GOAL: Repeat all of the material exactly as given.

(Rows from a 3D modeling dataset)
..........

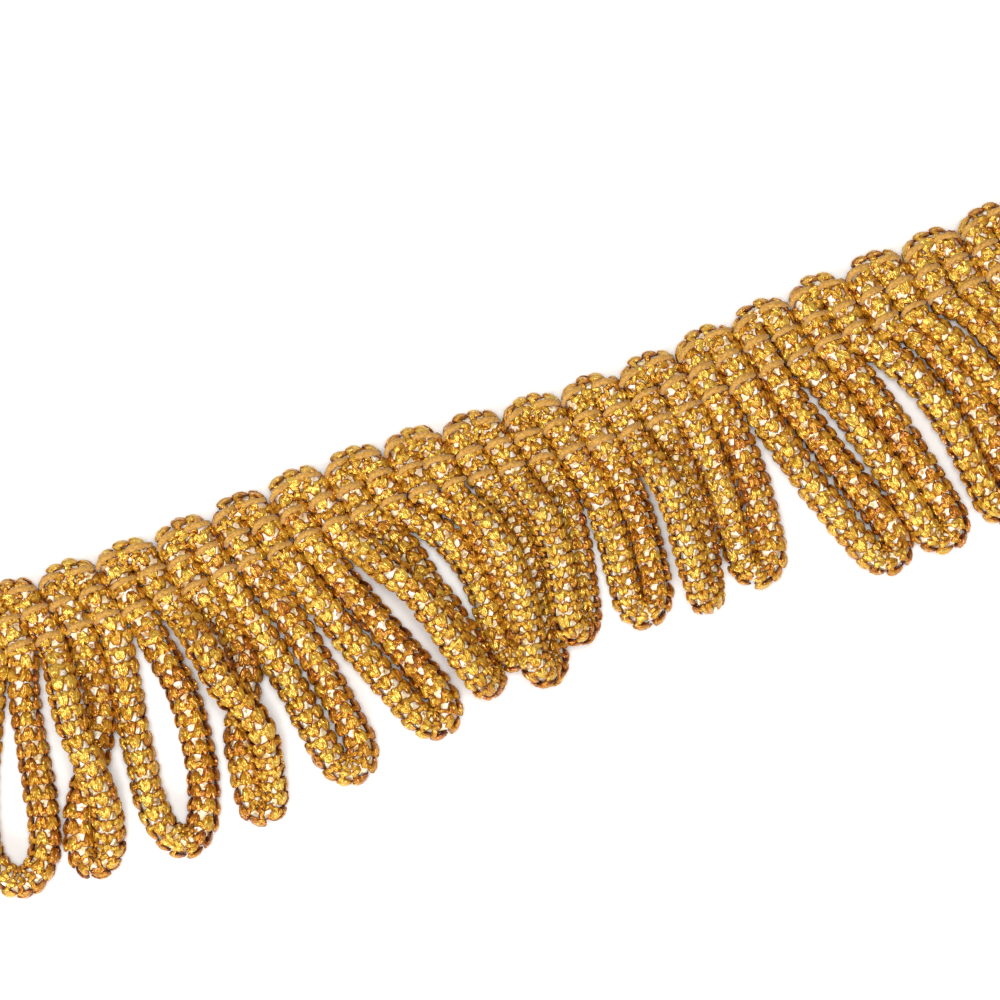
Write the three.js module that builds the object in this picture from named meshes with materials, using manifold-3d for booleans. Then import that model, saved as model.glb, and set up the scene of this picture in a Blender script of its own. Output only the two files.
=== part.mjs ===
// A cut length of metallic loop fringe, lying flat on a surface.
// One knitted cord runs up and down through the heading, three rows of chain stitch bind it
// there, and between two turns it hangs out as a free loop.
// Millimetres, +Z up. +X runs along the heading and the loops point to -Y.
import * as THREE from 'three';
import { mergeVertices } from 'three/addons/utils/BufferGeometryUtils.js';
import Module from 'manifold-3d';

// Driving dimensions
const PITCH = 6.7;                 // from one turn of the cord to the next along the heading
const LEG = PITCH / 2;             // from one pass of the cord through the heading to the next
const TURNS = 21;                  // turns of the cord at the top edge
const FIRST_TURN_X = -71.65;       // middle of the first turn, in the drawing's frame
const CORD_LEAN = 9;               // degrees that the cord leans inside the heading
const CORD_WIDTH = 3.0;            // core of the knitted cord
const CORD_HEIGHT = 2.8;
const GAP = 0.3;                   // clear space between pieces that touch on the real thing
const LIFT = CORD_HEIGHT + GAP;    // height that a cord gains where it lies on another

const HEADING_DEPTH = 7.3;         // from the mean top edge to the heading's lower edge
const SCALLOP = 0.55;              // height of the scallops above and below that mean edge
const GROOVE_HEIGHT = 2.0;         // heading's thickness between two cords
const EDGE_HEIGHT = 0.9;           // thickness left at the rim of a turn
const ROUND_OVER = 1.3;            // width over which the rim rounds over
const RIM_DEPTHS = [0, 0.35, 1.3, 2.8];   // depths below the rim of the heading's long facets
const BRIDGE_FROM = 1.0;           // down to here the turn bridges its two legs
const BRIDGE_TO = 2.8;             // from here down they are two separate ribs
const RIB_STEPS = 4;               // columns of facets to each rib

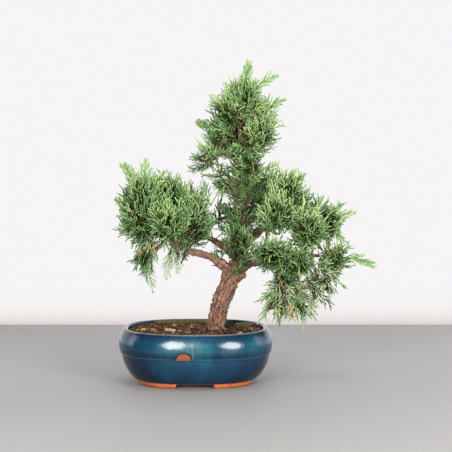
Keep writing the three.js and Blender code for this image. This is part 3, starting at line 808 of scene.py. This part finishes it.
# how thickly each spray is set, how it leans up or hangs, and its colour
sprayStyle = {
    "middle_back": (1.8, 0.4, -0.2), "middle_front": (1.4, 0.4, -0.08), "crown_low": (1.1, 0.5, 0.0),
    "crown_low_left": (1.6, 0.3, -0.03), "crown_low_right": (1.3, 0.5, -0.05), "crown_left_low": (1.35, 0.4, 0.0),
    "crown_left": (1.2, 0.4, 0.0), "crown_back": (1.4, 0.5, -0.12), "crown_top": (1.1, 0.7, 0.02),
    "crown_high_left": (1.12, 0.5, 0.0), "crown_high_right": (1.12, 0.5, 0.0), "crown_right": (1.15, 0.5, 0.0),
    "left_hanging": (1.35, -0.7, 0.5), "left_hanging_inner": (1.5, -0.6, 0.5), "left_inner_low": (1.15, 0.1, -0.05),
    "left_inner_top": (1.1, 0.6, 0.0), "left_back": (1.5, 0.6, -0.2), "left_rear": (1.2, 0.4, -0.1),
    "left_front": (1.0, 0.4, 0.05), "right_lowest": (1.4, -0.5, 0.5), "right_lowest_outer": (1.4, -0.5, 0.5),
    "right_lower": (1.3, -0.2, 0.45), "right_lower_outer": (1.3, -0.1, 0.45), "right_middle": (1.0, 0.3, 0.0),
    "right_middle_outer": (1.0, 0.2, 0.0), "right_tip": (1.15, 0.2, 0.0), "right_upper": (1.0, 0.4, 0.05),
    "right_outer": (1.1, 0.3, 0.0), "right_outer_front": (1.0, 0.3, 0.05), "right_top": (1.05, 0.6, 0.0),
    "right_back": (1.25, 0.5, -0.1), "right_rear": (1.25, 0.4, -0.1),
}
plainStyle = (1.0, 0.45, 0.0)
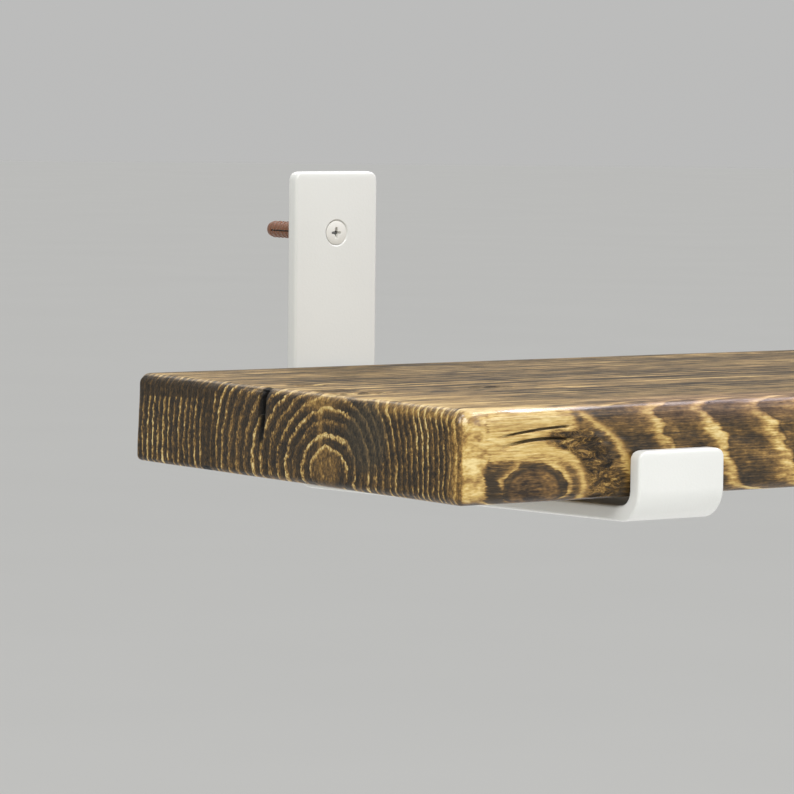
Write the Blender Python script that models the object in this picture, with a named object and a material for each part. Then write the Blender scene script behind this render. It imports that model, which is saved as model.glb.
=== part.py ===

..........

FINISHED ANSWER:
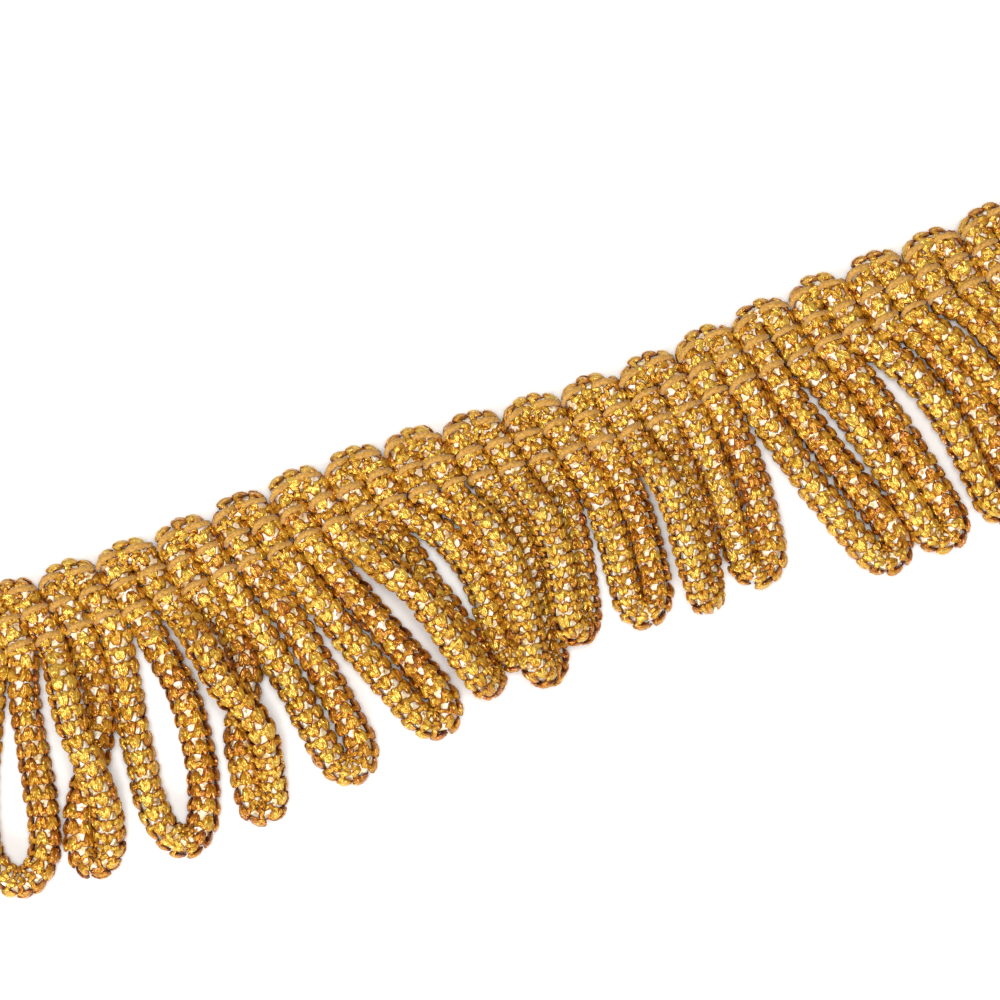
Write the three.js module that builds the object in this picture from named meshes with materials, using manifold-3d for booleans. Then import that model, saved as model.glb, and set up the scene of this picture in a Blender script of its own. Output only the two files.
=== part.mjs ===
// A cut length of metallic loop fringe, lying flat on a surface.
// One knitted cord runs up and down through the heading, three rows of chain stitch bind it
// there, and between two turns it hangs out as a free loop.
// Millimetres, +Z up. +X runs along the heading and the loops point to -Y.
import * as THREE from 'three';
import { mergeVertices } from 'three/addons/utils/BufferGeometryUtils.js';
import Module from 'manifold-3d';

// Driving dimensions
const PITCH = 6.7;                 // from one turn of the cord to the next along the heading
const LEG = PITCH / 2;             // from one pass of the cord through the heading to the next
const TURNS = 21;                  // turns of the cord at the top edge
const FIRST_TURN_X = -71.65;       // middle of the first turn, in the drawing's frame
const CORD_LEAN = 9;               // degrees that the cord leans inside the heading
const CORD_WIDTH = 3.0;            // core of the knitted cord
const CORD_HEIGHT = 2.8;
const GAP = 0.3;                   // clear space between pieces that touch on the real thing
const LIFT = CORD_HEIGHT + GAP;    // height that a cord gains where it lies on another

const HEADING_DEPTH = 7.3;         // from the mean top edge to the heading's lower edge
const SCALLOP = 0.55;              // height of the scallops above and below that mean edge
const GROOVE_HEIGHT = 2.0;         // heading's thickness between two cords
const EDGE_HEIGHT = 0.9;           // thickness left at the rim of a turn
const ROUND_OVER = 1.3;            // width over which the rim rounds over
const RIM_DEPTHS = [0, 0.35, 1.3, 2.8];   // depths below the rim of the heading's long facets
const BRIDGE_FROM = 1.0;           // down to here the turn bridges its two legs
const BRIDGE_TO = 2.8;             // from here down they are two separate ribs
const RIB_STEPS = 4;               // columns of facets to each rib

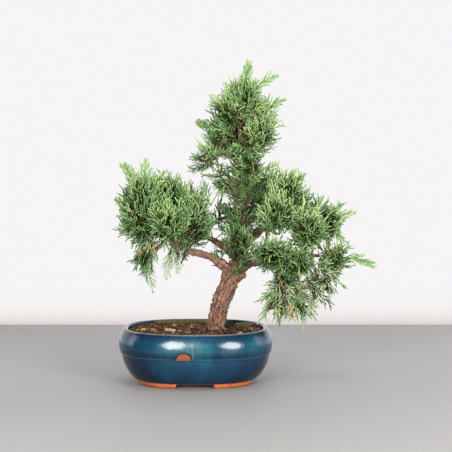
Keep writing the three.js and Blender code for this image. This is part 3, starting at line 808 of scene.py. This part finishes it.
# how thickly each spray is set, how it leans up or hangs, and its colour
sprayStyle = {
    "middle_back": (1.8, 0.4, -0.2), "middle_front": (1.4, 0.4, -0.08), "crown_low": (1.1, 0.5, 0.0),
    "crown_low_left": (1.6, 0.3, -0.03), "crown_low_right": (1.3, 0.5, -0.05), "crown_left_low": (1.35, 0.4, 0.0),
    "crown_left": (1.2, 0.4, 0.0), "crown_back": (1.4, 0.5, -0.12), "crown_top": (1.1, 0.7, 0.02),
    "crown_high_left": (1.12, 0.5, 0.0), "crown_high_right": (1.12, 0.5, 0.0), "crown_right": (1.15, 0.5, 0.0),
    "left_hanging": (1.35, -0.7, 0.5), "left_hanging_inner": (1.5, -0.6, 0.5), "left_inner_low": (1.15, 0.1, -0.05),
    "left_inner_top": (1.1, 0.6, 0.0), "left_back": (1.5, 0.6, -0.2), "left_rear": (1.2, 0.4, -0.1),
    "left_front": (1.0, 0.4, 0.05), "right_lowest": (1.4, -0.5, 0.5), "right_lowest_outer": (1.4, -0.5, 0.5),
    "right_lower": (1.3, -0.2, 0.45), "right_lower_outer": (1.3, -0.1, 0.45), "right_middle": (1.0, 0.3, 0.0),
    "right_middle_outer": (1.0, 0.2, 0.0), "right_tip": (1.15, 0.2, 0.0), "right_upper": (1.0, 0.4, 0.05),
    "right_outer": (1.1, 0.3, 0.0), "right_outer_front": (1.0, 0.3, 0.05), "right_top": (1.05, 0.6, 0.0),
    "right_back": (1.25, 0.5, -0.1), "right_rear": (1.25, 0.4, -0.1),
}
plainStyle = (1.0, 0.45, 0.0)
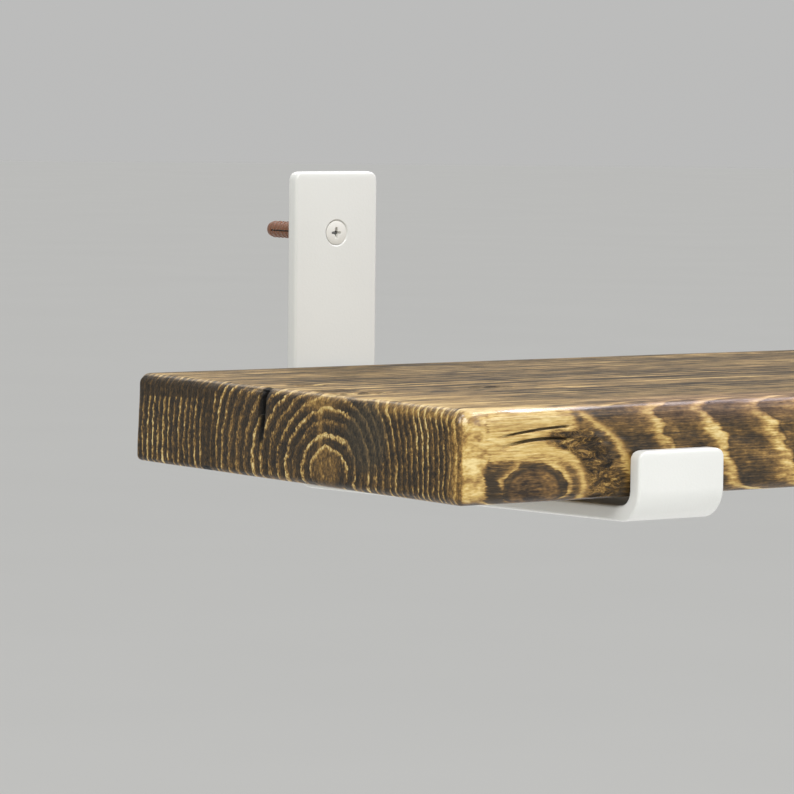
Write the Blender Python script that models the object in this picture, with a named object and a material for each part. Then write the Blender scene script behind this render. It imports that model, which is saved as model.glb.
=== part.py ===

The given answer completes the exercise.